Give again, word for word, each line from the top of the listing through the line that holds "a long blade.".

** DATA EXCERPT **
--- start ---

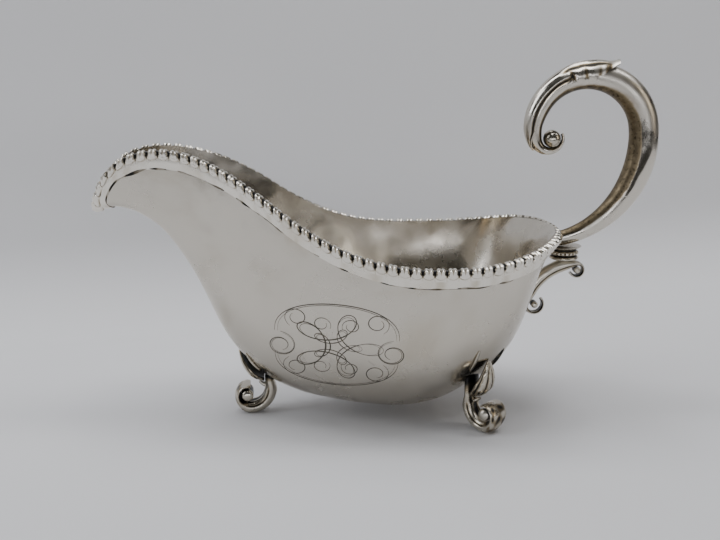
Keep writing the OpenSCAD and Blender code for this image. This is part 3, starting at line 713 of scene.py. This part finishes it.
def handle_leaf_body():
    """The leaf over the head: a flared spur, three side lobes, then a long blade.

    Its edge carries a raised line with a dark groove beside it: bells across the section.
    """
    t = along(handle_path)
    rows = handle_path[(t > LEAF_FROM) & (t < LEAF_TO)]
    t = (rows[:, 3] / handle_path[-1, 3])[:, None]
    f = (t - LEAF_FROM) / (LEAF_TO - LEAF_FROM)
    share = handle_share(t)
    thick = share * HANDLE_THICK / 2 + LEAF_GAP
    across = share * HANDLE_ACROSS / 2 + LEAF_GAP
    spread = (mix(SPUR_SPREAD, LEAF_SPREAD, ease(0, 0.18, f)) * mix(1, 0.9, ease(0.2, 0.5, f))
              * mix(1, 0.4, ease(0.85, 1, f)))
    lobed = ease(0.04, 0.1, f) * ease(0.42, 0.34, f)
    scallop = np.abs(sind(180 * (f - 0.04) / 0.1))
    spread = spread * (1 - 0.16 * lobed * (1 - scallop ** 0.7))
    lift = SPUR_LIFT * (1 - ease(-0.02, 0.1, f)) ** 2
    g = np.linspace(-1, 1, 73)[None, :]
    edge = np.abs(g)
    sheet = LEAF_THICK * mix(1, 0.5, f)
    blade = ease(0.28, 0.42, f)
    bead = 0.30 * hump(edge, 0.93, 0.055) * blade
    groove = 0.34 * hump(edge, 0.79, 0.07) * blade
    lumps = lobed * (0.42 * scallop * hump(edge, 0.72, 0.24) - 0.30 * hump(edge, 0.36, 0.1))
    rib = 0.22 * hump(edge, 0, 0.16) * ease(0.02, 0.1, f) * ease(0.4, 0.3, f)
    # The relief is cut into the leaf's sheet, never proud of it
    top = np.clip(0.58 * sheet + 1.3 * (lumps + rib + bead) - 1.6 * groove, 0.12, sheet)
    outside = beside(rows, (thick + top) * cosd(spread * g) + lift,
                     (across + top) * sind(spread * g))
    inside = beside(rows, thick * cosd(spread * g) + lift, across * sind(spread * g))
    rings = np.concatenate([outside, inside[:, ::-1]], 1)
    dark = (0.95 * hump(edge, 0.79, 0.075) * blade + lobed * 0.8 * hump(edge, 0.36, 0.1)
            + lobed * 0.85 * (1 - scallop) ** 3 * ease(0.3, 0.8, edge)
            + 0.7 * hump(f, 0.075, 0.02) * ease(0.3, 0.7, edge))
    marks = np.concatenate([np.clip(dark, 0, 1), np.full((len(rows), g.shape[1]), 0.9)], 1)
    return loft(rings, marks)


make_piece("handle_leaf_chased", [handle_leaf_body()], struck, ["handle_leaf"])


def ball_body():
    """A ball with soft file flats on its skin, a little full at its sides."""
    a = np.linspace(-90, 90, 73)
    full = 1 + 0.02 * hump(np.abs(a), 50, 25) - 0.02
    profile = np.stack([HANDLE_BALL_R * cosd(a) * full, HANDLE_BALL_R * sind(a)], -1)
    profile[[0, -1], 0] = 0
    centre = [BALL_CENTRE[0], 0, BALL_CENTRE[1]]
    soft = lambda q, h: 1 - 0.012 * (1 + ripple(q / 57.3, h / HANDLE_BALL_R, 8, 2.2)) / 2
    rings = lathe(profile, 96, centre, "y", soft)
    q = 360 * np.arange(96)[None, :] / 96
    marks = 0.75 * ease(60, 20, np.abs(a))[:, None] * ease(0.2, 0.9, cosd(q - 200))
    return loft(rings, marks)


make_piece("handle_ball_turned", [ball_body()], cast, ["handle_ball"])

# ---- Collar and bracket ----
COLLAR_X = ROOT_X + COLLAR_R * 0.9
COLLAR_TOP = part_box("handle_collar")[1].z / MM
COLLAR_FOOT = COLLAR_TOP - COLLAR_HEIGHT


def collar_body():
    """A turned spool: a plate, a hollow neck, a row of beads, a hollow and a foot plate."""
    z = np.linspace(0, 1, 61)
    knots = [0, 0.1, 0.3, 0.42, 0.58, 0.7, 0.84, 0.96, 1]
    radii = [0.8, 0.86, 0.68, 0.84, 0.84, 0.7, 0.74, 0.99, 0.99]
    r = np.interp(z, knots, radii)
    r = np.convolve(np.pad(r, 2, "edge"), np.ones(5) / 5, "valid")
    profile = np.stack([r * COLLAR_R, COLLAR_FOOT + z * COLLAR_HEIGHT], -1)
    profile = np.concatenate([[[0, COLLAR_FOOT]], profile, [[0, COLLAR_TOP]]])

    def beads(q, h):
        """Twenty beads round the middle: the radius swells by the square root of a cosine."""
        level = hump(h - COLLAR_FOOT, COLLAR_HEIGHT * 0.5, COLLAR_HEIGHT * 0.1)
        return 1 - 0.12 * level * (1 - np.abs(cosd(10 * q)) ** 0.6)

    rings = lathe(profile, 240, [COLLAR_X, 0, 0], "z", beads)
    hollow = hump(z, 0.28, 0.09) + hump(z, 0.74, 0.09)
    marks = np.concatenate([[0], np.clip(hollow, 0, 1), [0.5]])[:, None]
    q = 1.5 * np.arange(240)[None, :]
    middle = np.concatenate([[0], hump(z, 0.5, 0.1), [0]])[:, None]
    gaps = middle * (1 - np.abs(cosd(10 * q)) ** 0.6)
    return loft(rings, np.clip(marks + gaps, 0, 1))


make_piece("collar_beaded", [collar_body()], cast, ["handle_collar"])

UPPER_CURL_R, LOWER_CURL_R = BRACKET_BALL_R + 1.1, BRACKET_BALL_R + 1.9
UPPER_EYE = np.array([COLLAR_X + 4.8, COLLAR_FOOT - SOLDER - BRACKET_THICK * 0.4 - UPPER_CURL_R])
LOWER_REACH = 75
ARCH_R = float((UPPER_EYE[0] - back_wall_x(0.0, UPPER_EYE[1] - 10) - BRACKET_THICK * 0.36)
               / sind(LOWER_REACH))
BRACKET_START = UPPER_EYE + UPPER_CURL_R * np.array([sind(-60), -cosd(-60)])
bracket_path = arc_path(BRACKET_START, -60,
                        [[UPPER_CURL_R, 240], [ARCH_R, LOWER_REACH], [LOWER_CURL_R, 230]], 0.35)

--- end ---

** RESPONSE TO THIS EXERCISE **
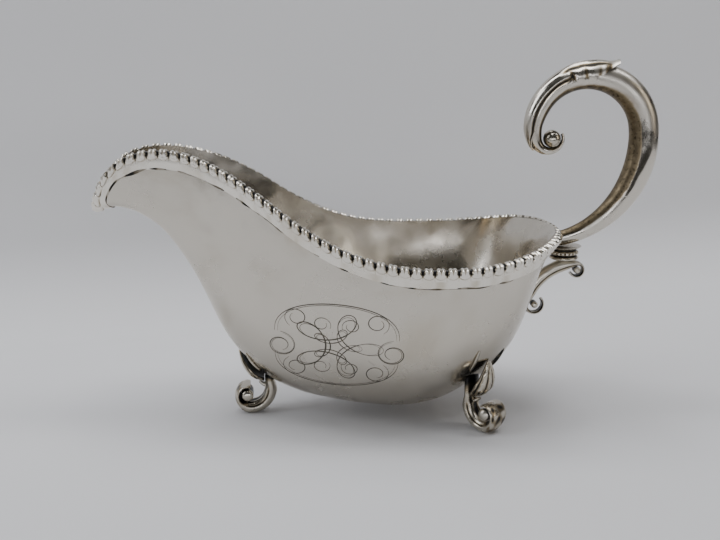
Keep writing the OpenSCAD and Blender code for this image. This is part 3, starting at line 713 of scene.py. This part finishes it.
def handle_leaf_body():
    """The leaf over the head: a flared spur, three side lobes, then a long blade.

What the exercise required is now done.